Litter spills out of trash cans and dumpsters, and we’ve all seen people just throw their trash on the ground. According to the Keep America Beautiful campaign, each year over 11 billion dollars is spent cleaning up litter in the U.S., mostly by businesses and government. But what if picking up litter was more fun? Recently in Pittsburgh five neighborhoods in the city’s East End made a game of it: the first Pittsburgh Garbage Olympics.
Last year Renee Robinson, a longtime East End resident, had the idea for neighborhoods to go head to head in a litter-busting competition. She says the intention was to make it a celebration of the good work that many residents are already doing by working together to clean up their communities. Plus, it could help build community relationships.
Lena Andrews is an organizer of this year’s event, and member of the neighborhood group East Liberty Trash Warriors.

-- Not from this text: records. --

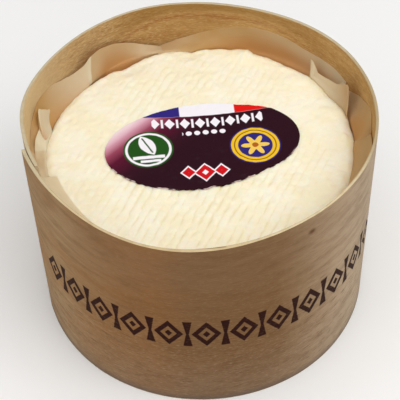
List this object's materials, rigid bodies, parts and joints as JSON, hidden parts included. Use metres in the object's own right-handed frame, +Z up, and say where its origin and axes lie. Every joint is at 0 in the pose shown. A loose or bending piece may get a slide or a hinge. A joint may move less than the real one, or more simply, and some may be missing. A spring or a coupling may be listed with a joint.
{
  "type": "brillat-savarin cheese in its box",
  "caption": "Small soft white-rind cheese with a ridged top and an oval label, standing in pleated greaseproof paper in an open round veneer box.",
  "frame": {"origin": "centre of the box's foot, on the surface it stands on", "axes": "+Z up through the open mouth of the box; the lap of the veneer lies towards -X; the picture looks along +Y and down"},
  "size_m": [0.0856, 0.0856, 0.0585],
  "materials": {
    "veneer": "raw poplar veneer, fine grain round the box, a dark brown printed frieze outside",
    "base_wood": "raw poplar",
    "greaseproof": "thin translucent greaseproof paper, satin",
    "rind": "soft cream-coloured rind, moist and matte, ridged by the draining mat",
    "label_print": null
  },
  "bodies": {
    "root": {"box_band": "veneer", "box_base": "base_wood", "paper": "greaseproof", "cheese": "rind", "label": "label_print"}
  },
  "joints": []
}
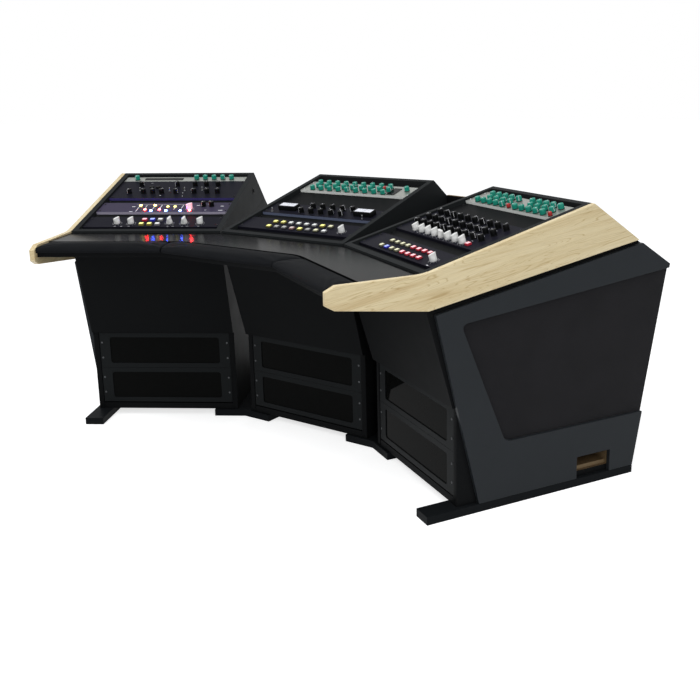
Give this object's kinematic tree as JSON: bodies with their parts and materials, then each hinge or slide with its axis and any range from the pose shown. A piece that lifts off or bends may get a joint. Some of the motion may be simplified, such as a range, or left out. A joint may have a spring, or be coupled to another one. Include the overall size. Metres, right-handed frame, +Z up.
{
  "type": "studio desk",
  "caption": "Curved studio desk with sloped racks over cabinets, a glossy deck, a padded armrest and maple cheeks.",
  "frame": {"origin": "on the floor, at the middle of the footprint", "axes": "+X to the right for someone at the desk, +Y away from them to the back, +Z up"},
  "size_m": [2.3072, 1.3608, 0.8613],
  "materials": {
    "black_board": "black laminated board",
    "gloss_board": "high gloss black lacquer",
    "pad_cover": "black upholstery leather over foam",
    "maple": "clear satin lacquer on maple",
    "vent_cloth": "black acoustic cloth",
    "black_metal": "satin black powder coat",
    "silver_panel": "brushed and anodised",
    "violet_panel": "satin paint",
    "navy_panel": "satin paint",
    "white_plastic": "satin white",
    "button_plastic": "translucent caps"
  },
  "bodies": {
    "desk": {"rack_fittings_left": "black_metal", "pointer_unit_left": "navy_panel", "lamp_unit_left": "violet_panel", "knob_unit_left": "navy_panel", "display_unit_left": "silver_panel", "rack_box_left": "black_board", "cabinet_left": "black_board", "glazed_panels_left": "black_metal", "cheek_left": "maple", "side_skin_left": "black_board", "side_vent_left": "vent_cloth", "foot_rail_left": "black_metal", "rack_fittings_centre": "black_metal", "key_unit_centre": "navy_panel", "meter_unit_centre": "navy_panel", "mixer_unit_centre": "silver_panel", "rack_box_centre": "black_board", "cabinet_centre": "black_board", "glazed_panels_centre": "black_metal", "rack_fittings_right": "black_metal", "key_unit_right": "navy_panel", "channel_unit_right": "navy_panel", "mixer_unit_right": "silver_panel", "rack_box_right": "black_board", "cabinet_right": "black_board", "glazed_panels_right": "black_metal", "cheek_right": "maple", "side_skin_right": "black_board", "side_vent_right": "vent_cloth", "foot_rail_right": "black_metal", "armrest_pad_left": "pad_cover", "joint_plate_left": "black_metal", "armrest_pad_right": "pad_cover", "joint_plate_right": "black_metal", "armrest_pad_centre": "pad_cover", "deck_panel": "gloss_board", "armrest_board": "black_board", "wedge_panel": "black_board"},
    "pointer_knob_left_1": {"pointer_knob_left_1": "white_plastic"},
    "pointer_knob_left_2": {"pointer_knob_left_2": "white_plastic"},
    "pointer_knob_left_3": {"pointer_knob_left_3": "white_plastic"},
    "pointer_knob_left_4": {"pointer_knob_left_4": "white_plastic"},
    "pointer_knob_left_5": {"pointer_knob_left_5": "white_plastic"},
    "pointer_knob_lamps": {"pointer_knob_lamps": "white_plastic"},
    "push_button_1": {"push_button_1": "button_plastic"},
    "push_button_2": {"push_button_2": "button_plastic"},
    "push_button_3": {"push_button_3": "button_plastic"},
    "push_button_4": {"push_button_4": "button_plastic"},
    "push_button_5": {"push_button_5": "button_plastic"},
    "push_button_6": {"push_button_6": "button_plastic"},
    "pointer_knob_centre": {"pointer_knob_centre": "white_plastic"},
    "pointer_knob_right": {"pointer_knob_right": "white_plastic"},
    "channel_knob_1": {"channel_knob_1": "white_plastic"},
    "channel_knob_2": {"channel_knob_2": "white_plastic"},
    "channel_knob_3": {"channel_knob_3": "white_plastic"},
    "channel_knob_4": {"channel_knob_4": "white_plastic"},
    "channel_knob_5": {"channel_knob_5": "white_plastic"},
    "channel_knob_6": {"channel_knob_6": "white_plastic"},
    "channel_knob_7": {"channel_knob_7": "white_plastic"},
    "channel_knob_8": {"channel_knob_8": "white_plastic"}
  },
  "joints": [
    {"name": "pointer_knob_left_1_turn", "type": "hinge", "parent": "desk", "child": "pointer_knob_left_1", "pos_m": [-0.64086, -0.2958, 0.72716], "axis": [0.1311, -0.2271, 0.965], "range_deg": [-110, 190]},
    {"name": "pointer_knob_left_2_turn", "type": "hinge", "parent": "desk", "child": "pointer_knob_left_2", "pos_m": [-0.59781, -0.27094, 0.72716], "axis": [0.1311, -0.2271, 0.965], "range_deg": [-110, 190]},
    {"name": "pointer_knob_left_3_turn", "type": "hinge", "parent": "desk", "child": "pointer_knob_left_3", "pos_m": [-0.47828, -0.20193, 0.72716], "axis": [0.1311, -0.2271, 0.965], "range_deg": [-140, 160]},
    {"name": "pointer_knob_left_4_turn", "type": "hinge", "parent": "desk", "child": "pointer_knob_left_4", "pos_m": [-0.43314, -0.17587, 0.72716], "axis": [0.1311, -0.2271, 0.965], "range_deg": [-140, 160]},
    {"name": "pointer_knob_left_5_turn", "type": "hinge", "parent": "desk", "child": "pointer_knob_left_5", "pos_m": [-0.38382, -0.1474, 0.72716], "axis": [0.1311, -0.2271, 0.965], "range_deg": [-100, 200]},
    {"name": "pointer_knob_lamps_turn", "type": "hinge", "parent": "desk", "child": "pointer_knob_lamps", "pos_m": [-0.5083, -0.07561, 0.76096], "axis": [0.1311, -0.2271, 0.965], "range_deg": [-80, 220]},
    {"name": "push_button_1_travel", "type": "slide", "parent": "desk", "child": "push_button_1", "axis": [-0.1311, 0.2271, -0.965], "range_m": [0, 0.0025], "stiffness_N_per_m": 300, "springref_m": -0.0015},
    {"name": "push_button_2_travel", "type": "slide", "parent": "desk", "child": "push_button_2", "axis": [-0.1311, 0.2271, -0.965], "range_m": [0, 0.0025], "stiffness_N_per_m": 300, "springref_m": -0.0015},
    {"name": "push_button_3_travel", "type": "slide", "parent": "desk", "child": "push_button_3", "axis": [-0.1311, 0.2271, -0.965], "range_m": [0, 0.0025], "stiffness_N_per_m": 300, "springref_m": -0.0015},
    {"name": "push_button_4_travel", "type": "slide", "parent": "desk", "child": "push_button_4", "axis": [-0.1311, 0.2271, -0.965], "range_m": [0, 0.0025], "stiffness_N_per_m": 300, "springref_m": -0.0015},
    {"name": "push_button_5_travel", "type": "slide", "parent": "desk", "child": "push_button_5", "axis": [-0.1311, 0.2271, -0.965], "range_m": [0, 0.0025], "stiffness_N_per_m": 300, "springref_m": -0.0015},
    {"name": "push_button_6_travel", "type": "slide", "parent": "desk", "child": "push_button_6", "axis": [-0.1311, 0.2271, -0.965], "range_m": [0, 0.0025], "stiffness_N_per_m": 300, "springref_m": -0.0015},
    {"name": "pointer_knob_centre_turn", "type": "hinge", "parent": "desk", "child": "pointer_knob_centre", "pos_m": [0.18821, -0.07738, 0.73054], "axis": [0, -0.2622, 0.965], "range_deg": [-130, 170]},
    {"name": "pointer_knob_right_turn", "type": "hinge", "parent": "desk", "child": "pointer_knob_right", "pos_m": [0.69117, -0.3293, 0.72611], "axis": [-0.1311, -0.2271, 0.965], "range_deg": [-150, 150]},
    {"name": "channel_knob_1_turn", "type": "hinge", "parent": "desk", "child": "channel_knob_1", "pos_m": [0.46787, -0.0636, 0.75829], "axis": [-0.1311, -0.2271, 0.965], "range_deg": [-150, 150]},
    {"name": "channel_knob_2_turn", "type": "hinge", "parent": "desk", "child": "channel_knob_2", "pos_m": [0.50256, -0.08362, 0.75829], "axis": [-0.1311, -0.2271, 0.965], "range_deg": [-150, 150]},
    {"name": "channel_knob_3_turn", "type": "hinge", "parent": "desk", "child": "channel_knob_3", "pos_m": [0.53725, -0.10365, 0.75829], "axis": [-0.1311, -0.2271, 0.965], "range_deg": [-150, 150]},
    {"name": "channel_knob_4_turn", "type": "hinge", "parent": "desk", "child": "channel_knob_4", "pos_m": [0.57194, -0.12368, 0.75829], "axis": [-0.1311, -0.2271, 0.965], "range_deg": [-140, 160]},
    {"name": "channel_knob_5_turn", "type": "hinge", "parent": "desk", "child": "channel_knob_5", "pos_m": [0.60663, -0.14371, 0.75829], "axis": [-0.1311, -0.2271, 0.965], "range_deg": [-240, 60]},
    {"name": "channel_knob_6_turn", "type": "hinge", "parent": "desk", "child": "channel_knob_6", "pos_m": [0.64132, -0.16374, 0.75829], "axis": [-0.1311, -0.2271, 0.965], "range_deg": [-145, 155]},
    {"name": "channel_knob_7_turn", "type": "hinge", "parent": "desk", "child": "channel_knob_7", "pos_m": [0.67601, -0.18376, 0.75829], "axis": [-0.1311, -0.2271, 0.965], "range_deg": [-150, 150]},
    {"name": "channel_knob_8_turn", "type": "hinge", "parent": "desk", "child": "channel_knob_8", "pos_m": [0.71069, -0.20379, 0.75829], "axis": [-0.1311, -0.2271, 0.965], "range_deg": [-155, 145]}
  ]
}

They’ve been training with their bi-monthly litter pickups.
“I like the nature of competition, to me the Olympics says competition,” Andrews says. “But it also says participation.”
Teams in East Liberty, Lawrenceville, Bloomfield, Garfield and the Strip District had two hours on a Saturday morning to pick up as much litter as possible, and put it in a designated location. Andrews says as far as rules go, teams weren’t allowed to take trash out of garbage cans or dumpsters, or place heavy non-trash items into the bags to get an advantage. She wasn’t too worried about that, anyway.

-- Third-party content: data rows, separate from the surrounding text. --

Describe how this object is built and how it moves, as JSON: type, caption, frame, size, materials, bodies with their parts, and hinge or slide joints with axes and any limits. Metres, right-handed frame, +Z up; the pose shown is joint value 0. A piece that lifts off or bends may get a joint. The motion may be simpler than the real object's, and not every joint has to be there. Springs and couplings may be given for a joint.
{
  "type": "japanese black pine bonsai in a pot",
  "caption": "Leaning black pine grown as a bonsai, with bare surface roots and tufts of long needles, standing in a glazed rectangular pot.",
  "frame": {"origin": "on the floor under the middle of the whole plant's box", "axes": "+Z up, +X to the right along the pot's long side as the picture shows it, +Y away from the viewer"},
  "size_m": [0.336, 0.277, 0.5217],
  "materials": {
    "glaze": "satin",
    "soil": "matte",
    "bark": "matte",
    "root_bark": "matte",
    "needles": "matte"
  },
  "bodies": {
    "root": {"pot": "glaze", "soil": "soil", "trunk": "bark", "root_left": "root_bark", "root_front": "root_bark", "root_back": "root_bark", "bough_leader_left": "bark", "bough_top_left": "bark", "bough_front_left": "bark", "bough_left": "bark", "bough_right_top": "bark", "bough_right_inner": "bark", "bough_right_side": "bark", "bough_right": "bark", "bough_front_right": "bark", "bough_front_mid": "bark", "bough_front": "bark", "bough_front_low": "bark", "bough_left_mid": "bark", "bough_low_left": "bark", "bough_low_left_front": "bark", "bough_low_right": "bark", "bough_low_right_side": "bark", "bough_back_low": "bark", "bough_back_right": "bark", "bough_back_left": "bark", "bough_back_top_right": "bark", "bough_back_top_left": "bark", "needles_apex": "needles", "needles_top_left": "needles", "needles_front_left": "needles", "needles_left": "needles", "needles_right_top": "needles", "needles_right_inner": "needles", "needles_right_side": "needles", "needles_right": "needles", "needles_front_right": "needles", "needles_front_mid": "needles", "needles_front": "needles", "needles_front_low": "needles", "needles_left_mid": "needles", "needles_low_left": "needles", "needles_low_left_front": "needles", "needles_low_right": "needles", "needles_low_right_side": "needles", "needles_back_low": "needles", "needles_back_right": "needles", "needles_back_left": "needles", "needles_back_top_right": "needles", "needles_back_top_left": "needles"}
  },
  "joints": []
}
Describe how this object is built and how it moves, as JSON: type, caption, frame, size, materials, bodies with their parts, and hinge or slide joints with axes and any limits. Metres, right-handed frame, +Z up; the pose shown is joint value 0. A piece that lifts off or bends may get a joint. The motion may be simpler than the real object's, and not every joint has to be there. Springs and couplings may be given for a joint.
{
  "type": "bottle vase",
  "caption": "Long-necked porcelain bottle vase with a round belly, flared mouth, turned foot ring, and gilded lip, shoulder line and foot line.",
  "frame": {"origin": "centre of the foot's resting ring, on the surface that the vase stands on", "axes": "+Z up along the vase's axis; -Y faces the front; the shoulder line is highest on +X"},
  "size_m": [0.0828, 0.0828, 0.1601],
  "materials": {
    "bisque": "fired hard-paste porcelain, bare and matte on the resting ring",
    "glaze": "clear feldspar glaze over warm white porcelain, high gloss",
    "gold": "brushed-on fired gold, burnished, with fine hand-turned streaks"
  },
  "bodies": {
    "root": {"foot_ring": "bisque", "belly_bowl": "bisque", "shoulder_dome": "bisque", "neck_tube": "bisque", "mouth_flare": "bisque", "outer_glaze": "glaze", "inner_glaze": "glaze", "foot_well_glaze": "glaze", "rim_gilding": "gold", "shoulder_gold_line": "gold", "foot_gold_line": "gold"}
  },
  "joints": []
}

“I mean, I think people who pick up litter aren’t really cheaters,” Andrews laughs.
Sarah Shea from Pennsylvania Resources Council is the chair of the Clean Pittsburgh Commission, which works on the city’s litter and dumping issues. She went to all of the neighborhoods and weighed the collected trash bags to determine which neighborhood won.
Shea says while litter is a pervasive problem in the city, it manifests itself in each Pittsburgh neighborhood in particular ways. Some neighborhoods, like the South Side, struggle with an influx of people coming in on the weekends. That can overflow trash cans. In other neighborhoods, overgrown lots and vacant properties attract litter.
LISTEN: “East Liberty Cleans Up at the Pittsburgh Garbage Olympics”
Mike Lee is with Strip District Neighbors. He kicked off the Garbage Olympics by handing out black plastic bags and gloves to volunteers in a foggy parking lot, sandwiched between two restaurants.
Lee says the Garbage Olympics coincides with their new initiative to tidy up this haven for weekend shoppers and nightlife and make it more resident-friendly.
“You know, sometimes, too, in a neighborhood like the Strip, which has a certain reputation, you kind of don’t see the trash as much as you would if you were in a nicer, residential neighborhood,” he says. “So it doesn’t stick out as much. But it’s here, so we need to take care of it.”
In a small parklet, Ana Caineta was competing with the Bloomfield Development Corporation. She’s originally from Portugal, and says there is definitely more litter in the U.S. But she says, there seems to be the same amount of cigarette butts. She was sweeping them up with a broom and dustpan.
Caineta says Pittsburgh does have more urban greenspaces, though. “I think you compensate a little bit.”
Sarah Shea says the Pittsburgh Trash Olympics is a great way to get neighborhood residents excited about something that can feel tedious, even for hardcore volunteers. But she says neighborhood cleanups are just one way to deal with the litter problem.
“It’s looking at enforcement of those dumpsters; it’s making sure our trash cans are emptied. Educating the public on trying to recycle items versus what they can throw out,” Shea says.
After all of the trash bags were weighed, Shea and other organizers announced the winner at a local restaurant over pizza.
It was close, but the East Liberty Trash Warriors took home the prize: an upcycled trophy topped with a plush Oscar the Grouch doll.
In all, over 1400 pounds of garbage were collected. And even though Lena Andrews admits she wanted to win, she says it was more than just a race for the gold.
“I mean, right now in the country there’s a lot of issues that seem too big to do anything about,” Andrews says. “But litter is something you actually can do something about. You can get out there and pick it up and then you’re living in a beautiful, clean neighborhood.”
Andrews hopes this year’s pilot Pittsburgh Garbage Olympics will inspire more of the city’s 90 plus neighborhoods to join in next year. Organizers also want to include more neighbors in the planning and friendly competition.